This post answers your “well, how was it?” question. My three weeks in the Summer Business Scholars Program were inspiring. It was great to be surrounded by so many smart, driven people. I learned so much crammed into those three weeks… some of it academic, a lot of it personal.
- I can be intimidated by large groups of people. My roommate, towards the end of the program, said that she thought I was very introverted/independent when she first met me. I’ve always known this about myself, but I still believe I am a people person, and these two attributes seem contradictory. I’m also not convinced it is something that needs to be resolved… only understood.
- I’d much rather sit down and get to know someone 1:1. I like truly getting to understand someone rather than get the basic filler information. How will I remember this person? What is it about them that will encourage me to pass their name along to someone else? How can I help this person advance, and is this someone I want to work with?
- Life, business, and entrepreneurship are all about relationships. As I’m meeting people I need to put my best food forward and nurture relationships with those I have a great connection with. There is the theory that you should surround yourself with people smarter than yourself and I want to make sure I have those people rooting for me too.
There are other components of my experience that I didn’t like as much, and either way those things are very helpful to understand.
- I’d like Booth a lot more if it were downtown Chicago. We were in a dorm in the most perfect area (i.e., 1 block from a Maserati dealer!), but had to bus down to Hyde Park every day for class. This is not the ideal situation for me. I like fully immersing myself in my education and community and if I have to live outside of a big city area in order to be close to school, I’d need a really compelling reason to do so (read: Stanford).
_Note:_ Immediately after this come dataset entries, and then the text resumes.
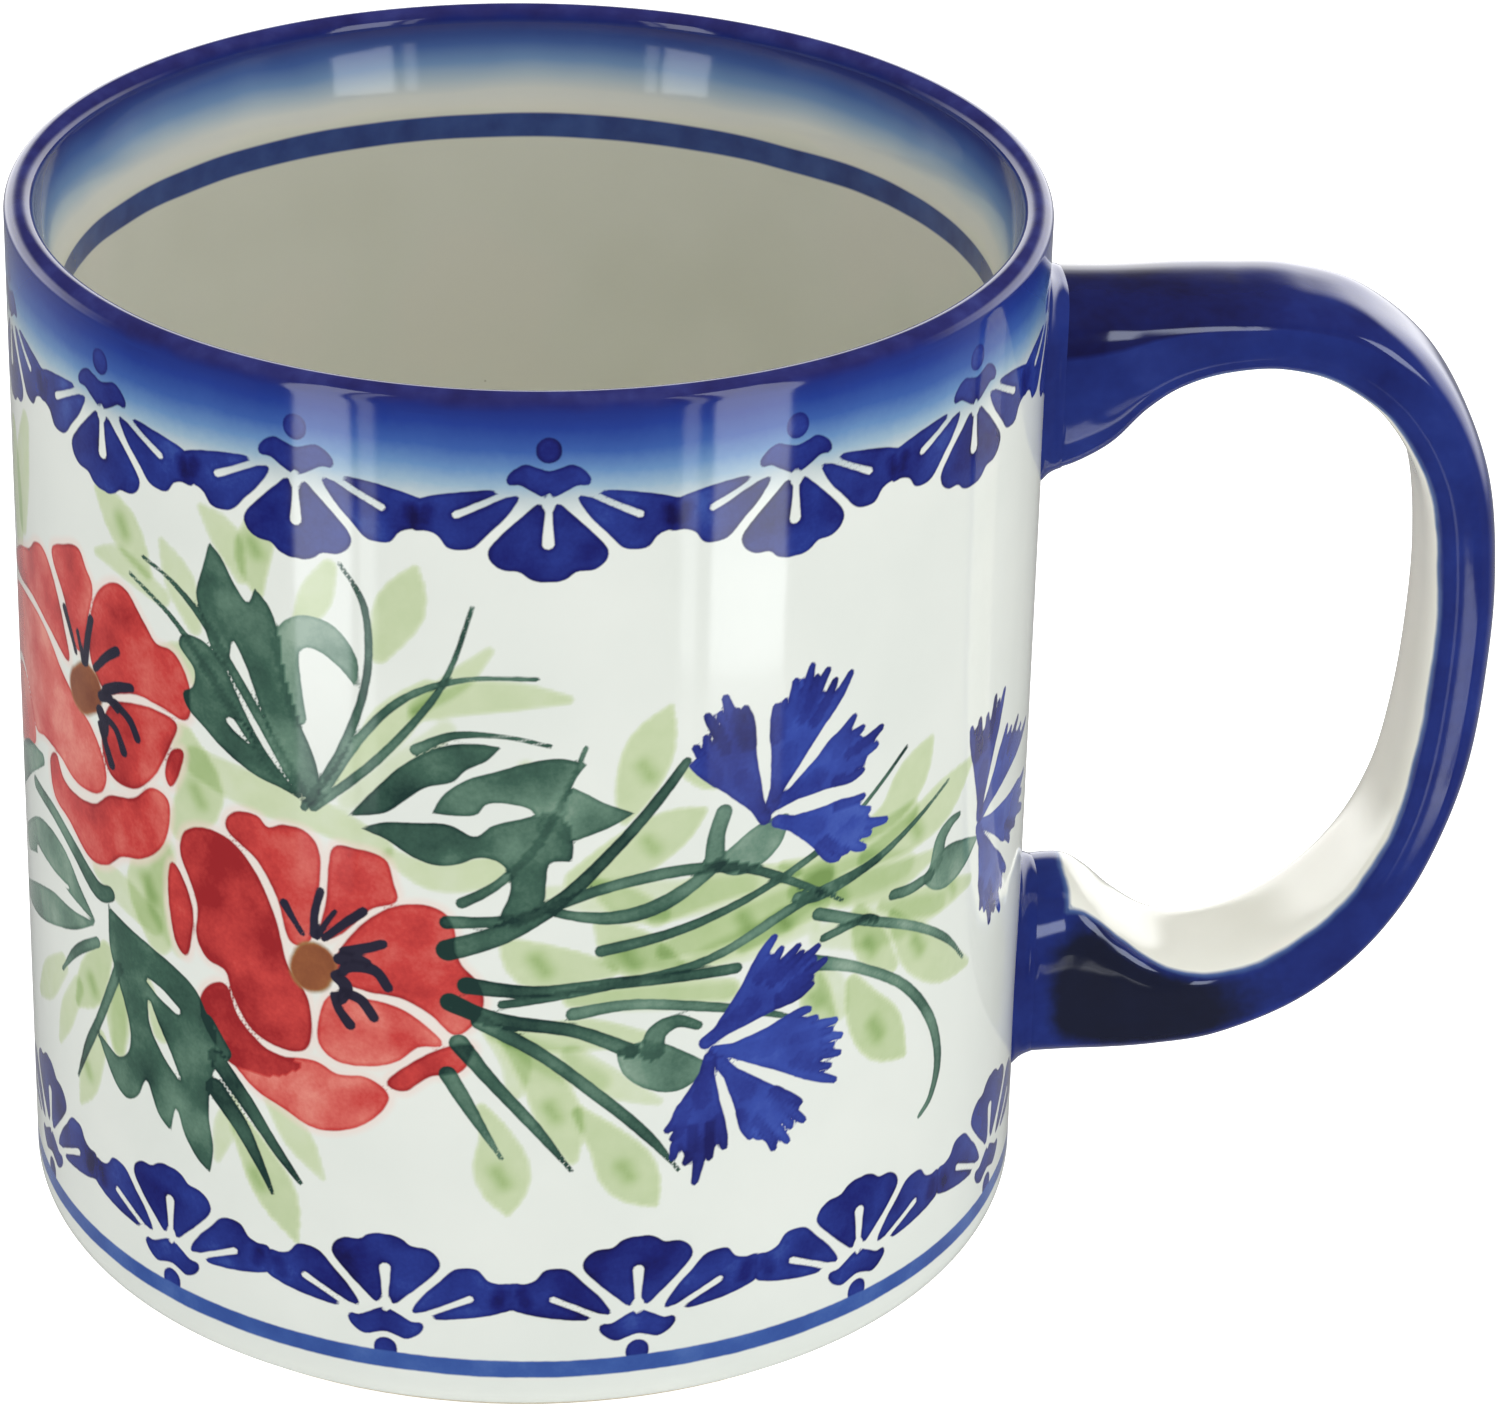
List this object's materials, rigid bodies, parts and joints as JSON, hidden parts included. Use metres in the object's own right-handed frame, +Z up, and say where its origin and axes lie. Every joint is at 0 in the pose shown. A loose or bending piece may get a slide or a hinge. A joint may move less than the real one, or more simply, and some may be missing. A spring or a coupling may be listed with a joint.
{
  "type": "stoneware mug",
  "caption": "Straight-sided glazed stoneware mug with a rounded lip, a strap handle luted on at two roots, and a dry foot ring, painted with borders and poppies.",
  "frame": {"origin": "centre of the foot ring, on the surface that the mug stands on", "axes": "+Z up along the cup's axis, towards the mouth; +X from the axis towards the handle; +Y completes the right-handed set"},
  "size_m": [0.124, 0.085, 0.0915],
  "materials": {
    "bare_stoneware": "fired unglazed stoneware, matte and slightly gritty",
    "handle_clay": "fired stoneware under the glaze",
    "slip_under_cobalt": "clay slip under dark cobalt glaze, gloss",
    "outer_glaze": "clear gloss glaze on off-white clay, with a cobalt fade below the rim and painted decoration",
    "inner_glaze": "clear gloss glaze on off-white clay, with a cobalt fade and one thin ring",
    "rim_cobalt": "dark violet-cobalt gloss glaze",
    "base_glaze": "clear gloss glaze",
    "handle_cobalt": "cobalt gloss glaze outside and on the edges, clear glaze on the finger side"
  },
  "bodies": {
    "root": {"cup_body": "bare_stoneware", "handle": "handle_clay", "upper_slip_joint": "slip_under_cobalt", "lower_slip_joint": "slip_under_cobalt", "outer_glaze": "outer_glaze", "inner_glaze": "inner_glaze", "rim_band": "rim_cobalt", "base_glaze": "base_glaze", "handle_glaze": "handle_cobalt"}
  },
  "joints": []
}
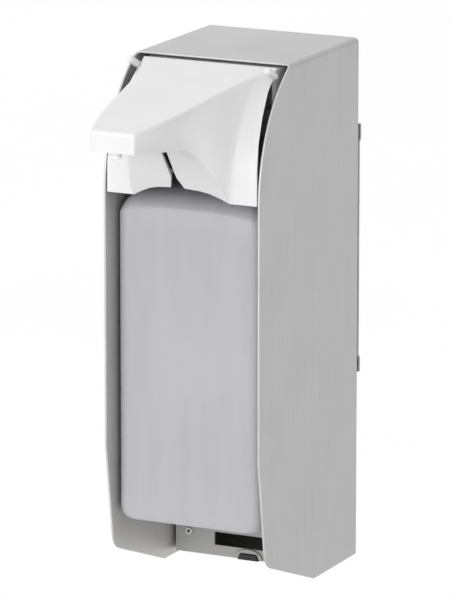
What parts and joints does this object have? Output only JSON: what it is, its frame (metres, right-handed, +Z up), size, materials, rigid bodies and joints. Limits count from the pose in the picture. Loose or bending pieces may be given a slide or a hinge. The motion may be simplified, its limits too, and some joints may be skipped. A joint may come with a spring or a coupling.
{
  "type": "wall mounted soap dispenser",
  "caption": "Wall mounted soap dispenser: bent steel housing on a wall plate, long-nosed white press lever, piston pump and a removable bottle.",
  "frame": {"origin": "on the wall, in the middle of the wall plate's upper band, which rests on it", "axes": "+X along the wall to the right seen from the room, +Y into the wall, +Z up"},
  "size_m": [0.082, 0.187, 0.2597],
  "materials": {
    "brushed_steel": "satin stainless sheet, brushed lengthwise",
    "bracket_steel": "plain satin stainless sheet",
    "plate_steel": "dull rolled sheet, unbrushed",
    "fastener_steel": "bright drawn steel",
    "white_plastic": "glossy white moulding",
    "pump_plastic": "semi-gloss white moulding",
    "bottle_plastic": "milky blow-moulded plastic, soft sheen",
    "clear_plastic": "translucent tubing",
    "rubber": "matt black rubber"
  },
  "bodies": {
    "fixed_frame": {"housing_shell": "brushed_steel", "wall_plate": "plate_steel", "back_panel": "plate_steel", "bottle_bracket": "bracket_steel", "catch_tab": "bracket_steel", "rubber_buffer": "rubber", "rivet_nut_left": "fastener_steel", "rivet_nut_right": "fastener_steel", "bracket_rivet_left": "fastener_steel", "bracket_rivet_right": "fastener_steel", "carrier_rivet_left": "fastener_steel", "carrier_rivet_right": "fastener_steel", "plate_screw_left": "fastener_steel", "plate_screw_right": "fastener_steel", "hinge_block_left": "white_plastic", "hinge_block_right": "white_plastic", "hinge_pin_left": "fastener_steel", "hinge_pin_right": "fastener_steel", "hinge_screw_left": "fastener_steel", "hinge_screw_right": "fastener_steel", "pump_carrier": "plate_steel", "pump_cylinder": "pump_plastic", "pump_gasket": "rubber", "cylinder_cap": "pump_plastic", "ball_cage": "pump_plastic", "dip_tube": "clear_plastic"},
    "lever": {"lever_hood": "white_plastic", "hood_peg_left": "white_plastic", "hood_peg_right": "white_plastic", "spout": "pump_plastic", "spout_seal": "rubber", "nozzle": "pump_plastic"},
    "piston": {"piston_rod": "pump_plastic", "piston_seal": "rubber", "pump_spring": "fastener_steel"},
    "bottle": {"bottle": "bottle_plastic"},
    "inlet_valve": {"inlet_ball": "fastener_steel"}
  },
  "joints": [
    {"name": "lever_press", "type": "hinge", "parent": "fixed_frame", "child": "lever", "pos_m": [0, -0.016, 0.0125], "axis": [1, 0, 0], "range_deg": [0, 6], "stiffness_Nm_per_rad": 3.8, "springref_deg": -7.45},
    {"name": "piston_slide", "type": "slide", "parent": "fixed_frame", "child": "piston", "axis": [0, 0, -1], "range_m": [0, 0.0065], "deforming": ["pump_spring"]},
    {"name": "bottle_tilt", "type": "hinge", "parent": "fixed_frame", "child": "bottle", "pos_m": [0, -0.056, -0.0105], "axis": [-1, 0, 0], "range_deg": [0, 4]},
    {"name": "inlet_ball_lift", "type": "slide", "parent": "fixed_frame", "child": "inlet_valve", "axis": [0, 0, 1], "range_m": [0, 0.0012]}
  ],
  "couplings": [
    {"joint": "piston_slide", "follows": "lever_press", "m_per_rad": 0.0614}
  ]
}
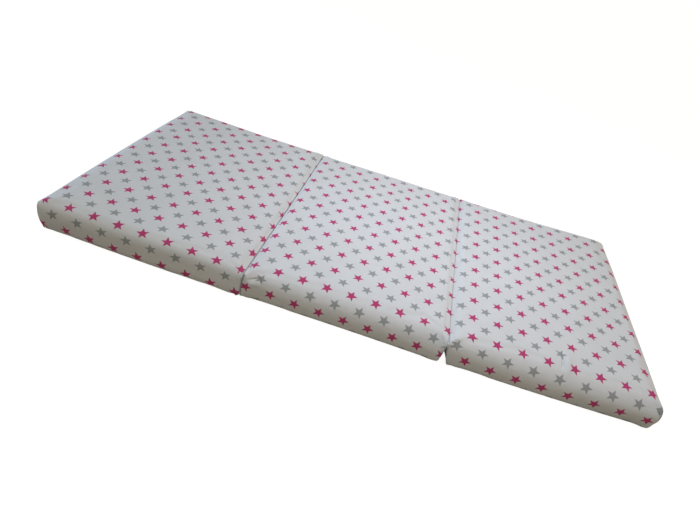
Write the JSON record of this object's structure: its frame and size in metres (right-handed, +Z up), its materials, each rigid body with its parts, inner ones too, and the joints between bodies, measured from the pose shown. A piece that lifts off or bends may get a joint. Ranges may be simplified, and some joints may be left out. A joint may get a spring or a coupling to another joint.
{
  "type": "folding mattress",
  "caption": "Foam travel-cot mattress in star-printed cotton covers that folds in a Z into a stack of panels, each with a zip along its back side.",
  "frame": {"origin": "centre of the middle panel's flat base, on the floor it lies on", "axes": "+X along the length towards the panel that folds over the top, +Y towards the long side with the zips, +Z up through the thickness"},
  "size_m": [1.2, 0.6021, 0.06],
  "materials": {
    "printed_cotton": "matte",
    "foam": "matte",
    "zip_tape": "matte",
    "zip_coil": "satin",
    "zip_metal": "satin"
  },
  "bodies": {
    "middle_panel": {"middle_foam_core": "foam", "middle_upper_cover": "printed_cotton", "middle_base_cover": "printed_cotton", "middle_zip_upper_tape": "zip_tape", "middle_zip_lower_tape": "zip_tape", "middle_zip_upper_coil": "zip_coil", "middle_zip_lower_coil": "zip_coil", "middle_zip_upper_top_stop": "zip_metal", "middle_zip_lower_top_stop": "zip_metal", "middle_zip_end_stop": "zip_metal", "left_fold_strip": "printed_cotton", "right_fold_strip": "printed_cotton"},
    "left_panel": {"left_foam_core": "foam", "left_upper_cover": "printed_cotton", "left_base_cover": "printed_cotton", "left_zip_upper_tape": "zip_tape", "left_zip_lower_tape": "zip_tape", "left_zip_upper_coil": "zip_coil", "left_zip_lower_coil": "zip_coil", "left_zip_upper_top_stop": "zip_metal", "left_zip_lower_top_stop": "zip_metal", "left_zip_end_stop": "zip_metal"},
    "right_panel": {"right_foam_core": "foam", "right_upper_cover": "printed_cotton", "right_base_cover": "printed_cotton", "right_zip_upper_tape": "zip_tape", "right_zip_lower_tape": "zip_tape", "right_zip_upper_coil": "zip_coil", "right_zip_lower_coil": "zip_coil", "right_zip_upper_top_stop": "zip_metal", "right_zip_lower_top_stop": "zip_metal", "right_zip_end_stop": "zip_metal"},
    "left_zip_slider": {"left_zip_slider": "zip_metal"},
    "left_zip_pull": {"left_zip_pull": "zip_metal"},
    "middle_zip_slider": {"middle_zip_slider": "zip_metal"},
    "middle_zip_pull": {"middle_zip_pull": "zip_metal"},
    "right_zip_slider": {"right_zip_slider": "zip_metal"},
    "right_zip_pull": {"right_zip_pull": "zip_metal"}
  },
  "joints": [
    {"name": "left_fold", "type": "hinge", "parent": "middle_panel", "child": "left_panel", "pos_m": [-0.2005, 0, -0.00015], "axis": [0, -1, 0], "range_deg": [0, 179.5], "deforming": ["left_fold_strip"]},
    {"name": "right_fold", "type": "hinge", "parent": "middle_panel", "child": "right_panel", "pos_m": [0.2005, 0, 0.06015], "axis": [0, -1, 0], "range_deg": [0, 179.5], "deforming": ["right_fold_strip"]},
    {"name": "left_zip_run", "type": "slide", "parent": "left_panel", "child": "left_zip_slider", "axis": [-1, 0, 0], "range_m": [0, 0.2648], "deforming": ["left_zip_upper_coil", "left_zip_lower_coil"]},
    {"name": "middle_zip_run", "type": "slide", "parent": "middle_panel", "child": "middle_zip_slider", "axis": [-1, 0, 0], "range_m": [0, 0.2648], "deforming": ["middle_zip_upper_coil", "middle_zip_lower_coil"]},
    {"name": "right_zip_run", "type": "slide", "parent": "right_panel", "child": "right_zip_slider", "axis": [-1, 0, 0], "range_m": [0, 0.2648], "deforming": ["right_zip_upper_coil", "right_zip_lower_coil"]},
    {"name": "left_pull_swing", "type": "hinge", "parent": "left_zip_slider", "child": "left_zip_pull", "pos_m": [-0.2686, 0.30005, 0.0235], "axis": [0, 0, -1], "range_deg": [0, 180]},
    {"name": "middle_pull_swing", "type": "hinge", "parent": "middle_zip_slider", "child": "middle_zip_pull", "pos_m": [0.1324, 0.30005, 0.0235], "axis": [0, 0, -1], "range_deg": [0, 180]},
    {"name": "right_pull_swing", "type": "hinge", "parent": "right_zip_slider", "child": "right_zip_pull", "pos_m": [0.5334, 0.30005, 0.0235], "axis": [0, 0, -1], "range_deg": [0, 180]}
  ]
}
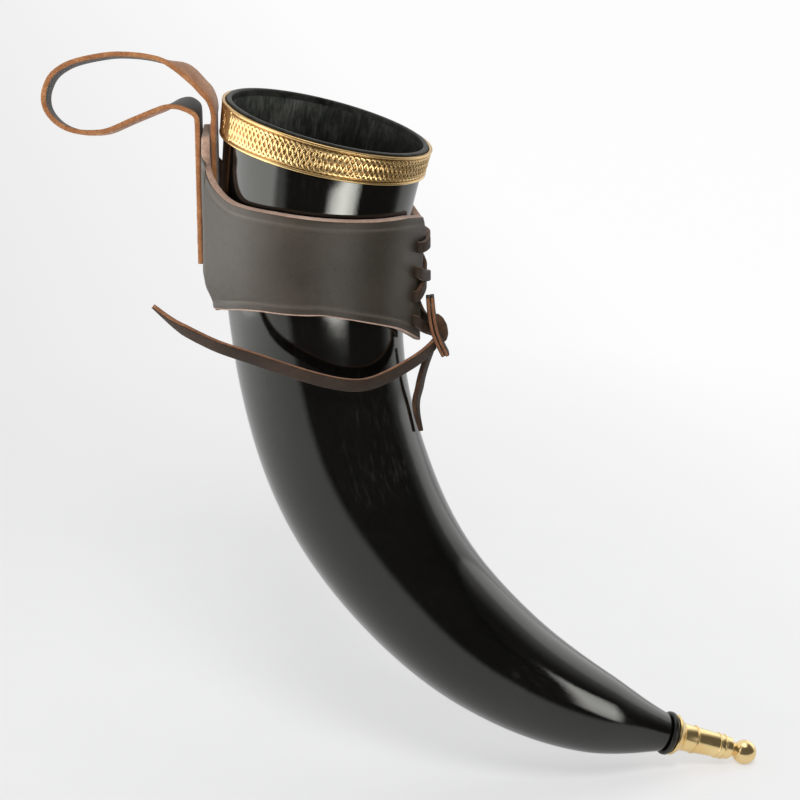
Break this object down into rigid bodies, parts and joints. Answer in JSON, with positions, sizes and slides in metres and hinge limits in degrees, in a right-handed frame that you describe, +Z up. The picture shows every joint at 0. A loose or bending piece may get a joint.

- This epiphany makes re-evaluate NYC schools. I loved my experience in NYC so much (I did a 5 month study away program there in 2010). The downsite? I remember feeling that it was so big. It would take a lot of work to be the big fish in that pond, but not impossible.. Intimidating nonetheless.
- The upside? I totally love creeping on people, and NYC is the place to do it. OnLocationVactions (@olv) is my most favorite resource in life.
- An article I recently read highlights the advantages of starting your business within your own community. This makes sense. You have the support of friends and it isn’t like starting fresh. For me, that community is Macalester. The neat thing about that though is that the Macalester community is everywhere. I treasure my education there more and more each day.
In general, marketing was a difficult class to take as I feel like “it” tries to take all the credit of a successful firm. Is it necessary? Yes. Are other departments just as important? Yes.
Finance was awesome and it is exciting to know that this program has helped me identify a core competency (see what I just did there? That’s a term I learned in Marketing).
As far as the program goes, it is definitely something I would do again. Or, rather, would do over given the opportunity to go back in time.
For Business school… I see many benefits in holding off a bit. It is still something I definitely want to do, but waiting another year will only make me a better candidate. Unless I become a crazed crack addict, in which case I don’t think business school would be relevant anymore.